I consider myself an environmentalist. I try to do the basic things around the house that help reduce my carbon footprint (you can calculate yours here) like installing compact florescent lights, installing power strips to prevent appliances like TVs from pulling current while "off", driving the minimum possible, eating vegetarian, and drinking soy milk instead of the dairy variety (cows are surprisingly bad for the environment). And I'm always on the look-out for something crazy and interesting to try for the environment. An idea I've been tossing around in my head (especially now that I live in rainy Puerto Rico) is harvesting power from rainwater. Part of my recent interest in rainwater, I must admit, has to do with the fact that we average about one water-outage per month here; I want backup water. However, my original interest, a year or two ago, was actually in generating electricity from the rain falling on my roof.

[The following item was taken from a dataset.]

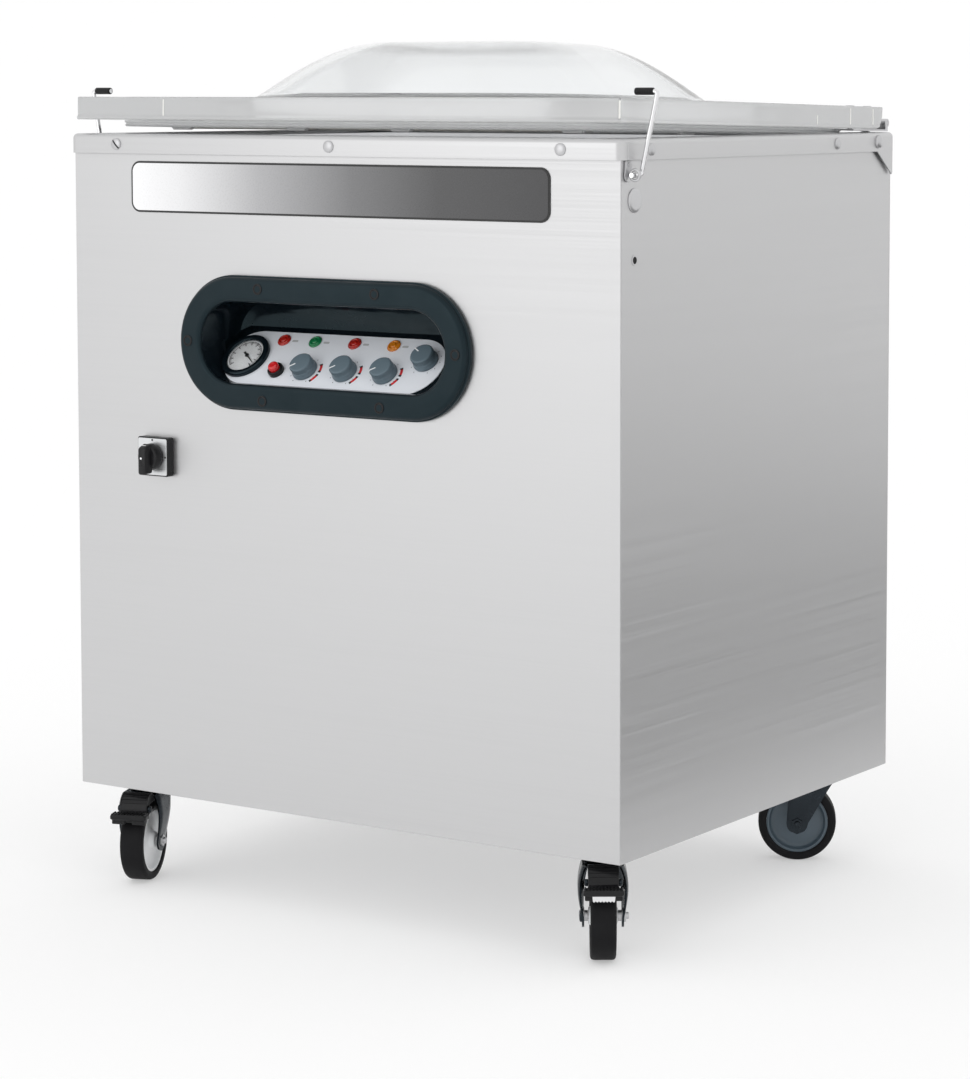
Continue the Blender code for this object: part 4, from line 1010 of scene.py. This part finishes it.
def latch_eye(side, sign, pivot):
    """Strap from under the cover's skirt, ending in a round eye for the wire."""
    place = axes((sign * (HALF_W + 0.0003), pivot.y, pivot.z), sign * X, Z)
    outline = [(0.0158, -0.0065), (0.0158, 0.0065)] + arc(0, 0, 0.0080, 60, 300, 14)
    strap = loft(bmesh.new(), [flat(outline, 0), flat(outline, 0.0022)])
    piece("eye_strap_" + side, strap, STEEL_SMALL, "cabinet", "stainless", ("latch_eye_" + side,),
          matrix=place, bevel=0.0005)
    ring = [(0.0060 + 0.0016 * math.cos(a),
             0.0016 * math.sin(a)) for a in (math.tau * i / 14 for i in range(14))]
    turned("eye_ring_" + side, ring, 40, STEEL_SMALL, "cabinet", "stainless",
           matrix=axes(pivot, Y, X))
    rivet = fillet([(0, 0), (0.0024, 0), (0.0020, 0.0010), (0, 0.0013)], 0.0004)
    at = place @ Matrix.Translation((0.0118, 0, 0.0022))
    turned("eye_rivet_" + side, rivet, 24, SCREW_STEEL, "cabinet", "stainless", matrix=at)


# ---------------------------------------------------------------- casters
def fork_leg(name, label, sign, place, body, reach, braked):
    """Pressed leg: flat towards the wheel's front, rolled inwards along its rear edge."""
    side, sheet, boss, axle_z, top = 0.019, 0.0025, 0.0135, 0.050, 0.1096
    front_top, rear_top = (-0.046, 0.026) if braked else (-0.036, 0.021)
    rows = []
    levels, across = 20, 16
    for i in range(levels + 1):
        z = top - (top - axle_z + boss * 0.999) * i / levels
        drop = (top - z) / (top - axle_z)
        if z >= axle_z:
            ease = drop ** 0.8
            front = front_top + (-reach - boss - front_top) * ease
            rear = rear_top + (-reach + boss - rear_top) * ease
        else:
            half = math.sqrt(max(boss ** 2 - (axle_z - z) ** 2, 1e-10))
            front, rear = -reach - half, -reach + half
        swell = 0.0050 * math.sin(math.pi * min(drop, 1.0) ** 0.8)
        row = []
        for k in range(across + 1):
            t = k / across
            y = front + (rear - front) * t
            roll = max(0.0, (t - 0.55) / 0.45) ** 2 * 0.012 * max(0.0, 1 - drop)
            lip = max(0.0, (0.10 - t) / 0.10) ** 2 * 0.0030 * max(0.0, 1 - drop)
            x = side + sheet + swell - roll - lip
            row.append(Vector((sign * x, y, z)))
        rows.append(row)
    bm = bmesh.new()
    verts = [[bm.verts.new(point) for point in row] for row in rows]
    for low, high in zip(verts, verts[1:]):
        for k in range(across):
            quad = (low[k], low[k + 1], high[k + 1], high[k])
            bm.faces.new(quad if sign > 0 else tuple(reversed(quad)))
    mesh = bpy.data.meshes.new(f"fork_leg_{label}_{name}")
    bm.normal_update()
    bm.to_mesh(mesh)
    bm.free()
    replaced = ("caster_fork_" + name,) if sign < 0 else ()
    leg = dress(mesh.name, mesh, DARK_ZINC, body, replaced, place, smooth=60)
    shell = leg.modifiers.new("sheet", "SOLIDIFY")
    shell.thickness = sheet
    shell.offset = -1.0
    soften(leg, 0.0006)


def caster(name):
    """Fork, wheel and tyre of one caster, all placed from its two joints."""
    swivel = Vector(JOINTS[f"swivel_{name}_turn"]["pos_m"])
    roll = JOINTS[f"wheel_{name}_roll"]
    centre_at = Vector(roll["pos_m"])
    axle = Vector(roll["axis"])
    body = "swivel_" + name
    braked = name.startswith("front")
    reach = Vector((centre_at.x - swivel.x, centre_at.y - swivel.y, 0)).length
    # Local frame: X along the axle, -Y towards the trailing wheel, origin on the floor below the swivel.
    place = axes(Vector((swivel.x, swivel.y, 0)), Z, axle)
    top, side, sheet = 0.1096, 0.019, 0.0025
    for label, sign in (("left", -1), ("right", 1)):
        fork_leg(name, label, sign, place, body, reach, braked)
    front_edge = -reach + 0.001 if braked else -0.033
    crown = rounded(-side - 0.0022, side + 0.0022, front_edge, 0.0215 if braked else 0.018, 0.006, 6)
    lower = rounded(-side + 0.001, side - 0.001, front_edge, 0.0185 if braked else 0.015, 0.005, 6)
    rings = [flat(lower, top - 0.0045), flat(crown, top - 0.0030), flat(crown, top)]
    piece("fork_crown_" + name, loft(bmesh.new(), rings), DARK_ZINC, body, "zinc_steel", matrix=place,
          bevel=0.0008)
    axle_frame = axes(centre_at, axle, Z)
    back_frame = axes(centre_at, -axle, Z)
    head = side + sheet
    nut_look = SCREW_STEEL if braked else DARK_ZINC
    nut = lathe(bmesh.new(), [(0, head), (0.0078, head), (0.0078, head + 0.0050), (0, head + 0.0050)], 6)
    piece("axle_nut_" + name, nut, nut_look, body, "zinc_steel", matrix=axle_frame, bevel=0.0008)
    stub = fillet([(0, head), (0.0040, head), (0.0040, head + 0.0076), (0.0030, head + 0.0084),
                   (0, head + 0.0086)], 0.0006)
    turned("axle_stub_" + name, stub, 24, nut_look, body, "zinc_steel", matrix=axle_frame)
    for label, turn in (("left", back_frame), ("right", axle_frame)):
        ring = [(0, head - 0.0002), (0.0094, head - 0.0002), (0.0094, head + 0.0012), (0, head + 0.0012)]
        turned(f"axle_washer_{label}_{name}", ring, 32, SCREW_STEEL, body, "zinc_steel",
               matrix=turn, bevel=0.0003)
    bolt = [(0.0001, head + 0.0030), (0.0034, head + 0.0030), (0.0038, head + 0.0052),
            (0.0046, head + 0.0056)]
    bolt += [(0.0066, head + 0.0050), (0.0074, head + 0.0038), (0.0074, head + 0.0010),
             (0.0001, head + 0.0010)]
    turned("axle_bolt_" + name, bolt, 32, DARK_ZINC, body, "zinc_steel", matrix=back_frame)
    spacer = [(0.0, -head), (0.0064, -head), (0.0064, -0.0172), (0.0040, -0.0172), (0.0040, 0.0172)]
    spacer += [(0.0064, 0.0172), (0.0064, head), (0.0, head)]
    turned("axle_shaft_" + name, spacer, 28, SCREW_STEEL, body, "zinc_steel", matrix=axle_frame)
    wheel = "wheel_" + name
    hub = [(0.0043, 0.0168), (0.0092, 0.0168), (0.0106, 0.0150), (0.0124, 0.0104), (0.0170, 0.0082)]
    hub += [(0.0300, 0.0058), (0.0338, 0.0066), (0.0352, 0.0092), (0.0357, 0.0126), (0.0366, 0.0134)]
    hub += [(0.0378, 0.0134), (0.0384, 0.0128), (0.0394, 0.0128)]
    hub = fillet(hub, 0.0014, 4)
    profile = hub + [(r, -z) for r, z in reversed(hub)]
    # Front hubs are light grey. Rear hubs take the darker copy, which is painted shade.
    turned("wheel_centre_" + name, profile, 80, HUB_LIGHT if braked else HUB_SHADED_GREY, wheel,
           "hub_grey", ("caster_wheel_" + name,), matrix=axle_frame)
    half = [(0.0396, 0.0136), (0.0406, 0.0144), (0.0430, 0.0150), (0.0470, 0.0148), (0.0490, 0.0136)]
    half += [(0.0499, 0.0112), (0.0500, 0.0080)]
    half = fillet(half, 0.0012, 3)
    profile = half + [(r, -z) for r, z in reversed(half)]
    turned("tyre_" + name, profile, 112, RUBBER, wheel, "tyre_rubber",
           ("caster_tyre_" + name,), matrix=axle_frame)
    if braked:
        brake_pedal(name)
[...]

Here are some order-of-magnitude calculations for what I might expect to get from this. Quick research indicated that average annual rainfall here is 62 inches (about 150 cm). This means that each square meter of rooftop collects about:
150 (cm) x 100 (cm) x 100 (cm) x 1 (g/cm^3) / 1000 (g/kg) = 1500 kg
of water per year. If a story of a building is 5 m high, then the potential energy in that water is:
Force x Distance = Mass x Gravity x Distance = 1500 (kg) x 10 (m/s^2) x 5 (m) = 75,000 (J) = .02 (kWhr)
So PR generates .02 (kWhr/m^2/story) annually. My apartment building is about 10 (m) x 20 (m), and is 4 stories high, bring the energy of rainfall to 16 kWhr annually. If electricity costs $0.10 per kWhr, I could save a whopping $1.60 off my power bill annually. That probably won't ever offset what it would take to build the generator. Sigh.
Of course, dams do exactly the above, but with an enormous collecting area (not just a rooftop--an entire drainage basin). It looks like rain on my roof isn't going to power my computer, though. But I still might try to use the water to flush my toilet when the water goes off next weekend.